Verbas desviadas das escolas

Escola em Icatu, MA, Brasil

Correio Brasiliense

Não é má a ideia do professor Célio Cunha, da Faculdade de Educação da Universidade de Brasília, de o Congresso aprovar uma lei de responsabilidade educacional para evitar a aplicação fraudulenta de recursos públicos destinados ao setor, além de punir os gestores que não cumprirem metas de avanços na qualidade do ensino. Consultado pelo Correio, o professor não escondeu a indignação com o resultado da comparação entre o mau desempenho de vários municípios no Índice de Desenvolvimento da Educação Básica (Ideb) de 2011 e a espetacular evolução do patrimônio pessoal de seus prefeitos.

Obviamente, não é possível, sem investigação mais detalhada, comprovar a relação direta entre a queda na qualidade da educação de cada município num certo período e o enriquecimento dos prefeitos. Mas o cruzamento do ranking do Ministério da Educação (MEC) com dados do Tribunal Superior Eleitoral (TSE) revela coincidências sugestivas: enquanto a qualidade do ensino público despencou entre 2009 e 2011, o valor dos bens declarados pelos executivos avançou.

O detalhe é que, em 20 das 30 cidades em que o Ideb teve quedas mais expressivas, os prefeitos ou vice-prefeitos são candidatos nas eleições de outubro. A reportagem identificou pelo menos 14. Um exemplo é Glória (BA), a 446 quilômetros de Salvador, com 14 mil habitantes, reprovada na classificação do Ideb. A prefeita, Ena Vilma Negromonte, mulher do ex-ministro das Cidades Mário Negromonte (PP-BA), tinha declarado dois lotes no valor de R$ 8 mil, em 2008, e neste ano informa patrimônio de R$ 281 mil, 35 vezes maior. A queda mais expressiva no índice foi registrada em Nova Castilho (SP), cidade em que o vice-prefeito, João Tamborlim Neto, é candidato a prefeito. Ele conseguiu passar de um patrimônio de R$ 73 mil, em 2008, para R$ 960 mil, este ano, conforme declarou à Justiça Eleitoral, uma variação inusitada de 1.215% em quatro anos.

Levantamento semelhante foi realizado pelo professor e cientista político Clóvis de Melo quando lecionava na Universidade Federal de Pernambuco, com base em relatórios da Controladoria-Geral da União (CGU).
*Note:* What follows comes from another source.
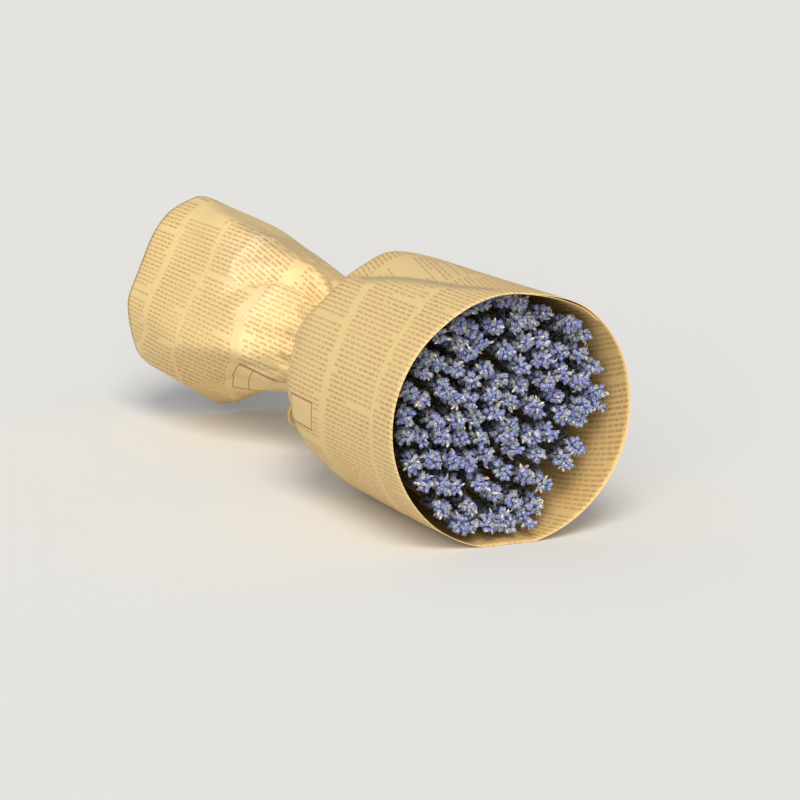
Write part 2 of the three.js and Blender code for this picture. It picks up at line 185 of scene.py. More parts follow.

As auditorias reviraram a gestão de verbas federais administradas por 556 prefeituras em busca de casos de corrupção. A conclusão é que a educação foi vítima em 60,25% dos casos de irregularidades encontrados. Em Montes Claros (MG), onde a Polícia Federal e o Ministério Público desmontaram em junho esquema de fraudes no fornecimento de merenda escolar e no Ideb, em vez de avançar, caiu de 5,2, para 5,1.

Enquanto esquemas mais rígidos de fiscalização da gestão de verbas destinadas às escolas não forem implantados, pouco vai adiantar a ampliação dos orçamentos. Resta à cidadania a responsabilidade de não eleger quem não assumir espontaneamente compromisso com a correta aplicação do dinheiro público.